Il cannibalismo appare quasi ‘normale’ o comunque ne viene attenuata la crudeltà tramite una sottile ironia che pervade tutta la pellicola e risulta tipica dell’approccio di registi come Eli Roth. I nativi che macellano gli studenti con meticolosità, le donne della tribù che speziano le carni per poi offrirle in pasto al gruppo, i bambini che scappano dopo aver rubato con furbizia una gamba o un braccio, strappano un sorriso, quasi lo spettatore si fosse abituato allo stile splatter e cruento del film. L’ironia scaturisce anche dalla consapevolezza di un senso di vendetta insito nella pratica cannibale: le tribù mangiano l’uomo bianco che vuole distruggere le loro terre e ucciderli; anche se gli studenti giungono in Perù con buone intenzioni – o almeno così sembrerebbe all’inizio – pagano lo scotto e subiscono la terribile rivalsa del più debole.
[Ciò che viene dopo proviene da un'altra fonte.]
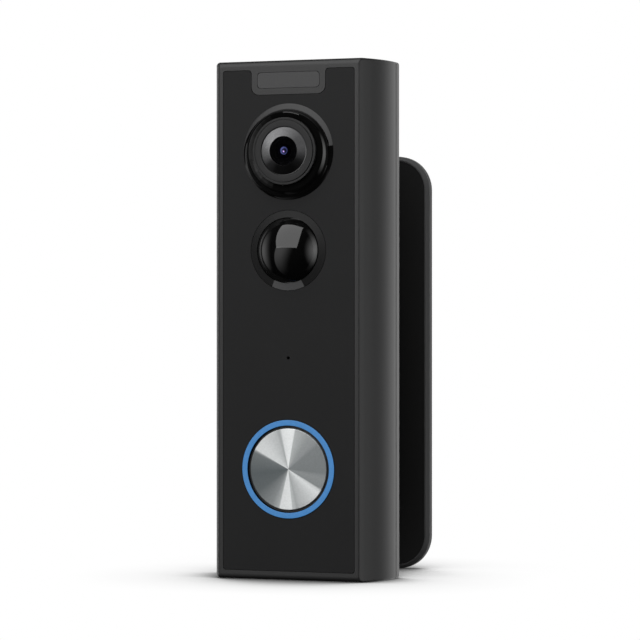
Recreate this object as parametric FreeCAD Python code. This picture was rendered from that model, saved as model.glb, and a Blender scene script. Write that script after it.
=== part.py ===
import FreeCAD, Part

import math
import os

from FreeCAD import Vector

# A video door phone that clamps through a door leaf: an outdoor station, and a plate indoors.
# Sizes are in millimetres. X runs to the right, Y back through the door and Z up.
# Each piece is laid out by its depth behind the station's front face and by its height above
# the surface that the object stands on. save() then puts the origin under the object's middle.

# Outdoor station, outline
station_height = 170.0
front_width = 49.1  # front face, between its two long edges
station_width = 61.0  # across the bulged sides, where they meet the rear cover
shell_depth = 19.3
shell_wall = 2.0
front_wall = 2.4
front_end_radius = 1.9
side_edge_radius = 0.8

# Inset front panel, with the tab that comes down from the top border
panel_thickness = 1.2
panel_side_border = 1.5
panel_end_border = 3.0
panel_corner = 0.9
panel_groove = 0.15
tab_width = 25.7
tab_drop = 8.2
tab_corner = 2.6
tab_root_radius = 1.3
name_plate_width = 21.8
name_plate_height = 5.3
name_plate_thickness = 0.8
name_plate_corner = 1.2
name_plate_groove = 0.12
name_plate_margin = 2.0  # from the tab's lower edge up to the plate

# Heights of the things on the front
camera_drop = 30.0  # from the station's top to the lens axis
pir_pitch = 32.2  # from the lens axis down to the motion sensor
button_z = 36.4
mic_rise = 36.3  # from the button's axis up to the microphone

# Camera
bezel_radius = 15.75
bezel_rise = 2.9
bezel_edge_rise = 0.15
bezel_skirt_radius = 14.1  # where the low skirt meets the steep cone
bezel_skirt_rise = 0.55
bezel_crown_radius = 12.85
bezel_crown_round = 0.35
bezel_spigot_radius = 14.6
shroud_radius = 11.0
shroud_rise = 4.2
shroud_wall = 1.2
shroud_rim_width = 0.75
shroud_rim_sink = 0.25  # from the face back to the rim round it
shroud_groove_width = 0.2
shroud_groove_depth = 0.2
shroud_flange = 1.4
shroud_flange_thickness = 0.8
trim_radius = 7.85
trim_flange = 0.6
trim_edge_sink = 0.32  # from the shroud's face back to the ring's outer edge
trim_cone_rise = 0.35
lens_radius = 4.7
lens_crown = 0.05
lens_glass_thickness = 0.3
barrel_radius = 6.0
barrel_length = 10.8
element_radius = 2.3
element_crown = 0.5
element_thickness = 1.2
element_air_gap = 0.1  # from the front lens back to the element's crown
funnel_lip = 0.6
holder_wall = 1.3
holder_foot = 16.0
holder_foot_height = 3.2
holder_shoulder_height = 0.8
holder_shoulder_inset = 0.5
ir_board_radius = 9.3
ir_board_thickness = 1.0
ir_board_bore_gap = 0.3
ir_lamp_room = 1.8  # from the lens flange back to the lamps
ir_lamp_size = 1.6
ir_lamp_height = 0.9
ir_lamp_count = 6
sensor_chip_size = 8.0
sensor_chip_height = 0.8
sensor_chip_room = 1.0  # all round, in the holder's chamber
camera_board_width = 38.4
camera_board_height = 27.0
camera_board_depth = 9.0  # from the front face to the board's front
camera_board_thickness = 1.2
camera_screw_spread = 34.4

# Motion sensor
dome_radius = 10.6
dome_rise = 6.0
dome_wall = 1.0
dome_flange_thickness = 0.8
dome_flange_width = 0.8
pir_ring_radius = 13.05
pir_ring_rise = 0.5
window_half_angle = 26.0
light_pipe_radius = 0.6
light_pipe_offset = 12.3  # from the sensor's axis down to the light pipe
light_pipe_gap = 0.3  # from the light pipe's end to the board
pir_can_radius = 4.1
pir_can_height = 4.0
pir_rim_radius = 4.6
pir_rim_height = 0.6
pir_spacer_height = 0.8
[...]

L’atto dell’essere mangiati accomuna tutti, buoni e cattivi, attivisti e miliziani governativi, perché mangiare carne umana per la tribù è naturale. In realtà, attivisti e miliziani sono uguali anche nel senso che in fondo compiono entrambi una barbarie contro questa popolazione in nome del profitto: Alejandro, il leader del gruppo di studenti, è in verità un uomo interessato solo alla pubblicità, più che alla causa, per cui la vendetta si abbatte inesorabile anche contro di lui.

The Green Inferno: un horror ‘leggero’

La sottile ironia che pervade tutto il film lo salva dal baratro del genere splatter nudo e crudo senza senso; la pellicola tenderebbe infatti ad andare in questa direzione, se non fosse per i messaggi in sottotraccia, vista anche le scarse doti recitative dei protagonisti, non adatti a sostenere il dramma e la tragedia di una situazione simile.

La regia adrenalinica, con alcune scene girate con camera a mano, acuisce il senso di terrore dentro la giungla; anche le innumerevoli vedute dall’alto e la ripresa vorticosa dello schianto dell’aereo aggiungono pepe alla pellicola.

Eli Roth cammina pericolante al confine tra il film di serie B e la pellicola ben riuscita, riuscendo, grazie a qualche trovata originale, a mantenersi in equilibrio sul secondo fronte. Non resta che augurarsi che per il prossimo film si concentri un po’ più sul casting e un po’ meno sui primi piani dettagliati di arti mozzati.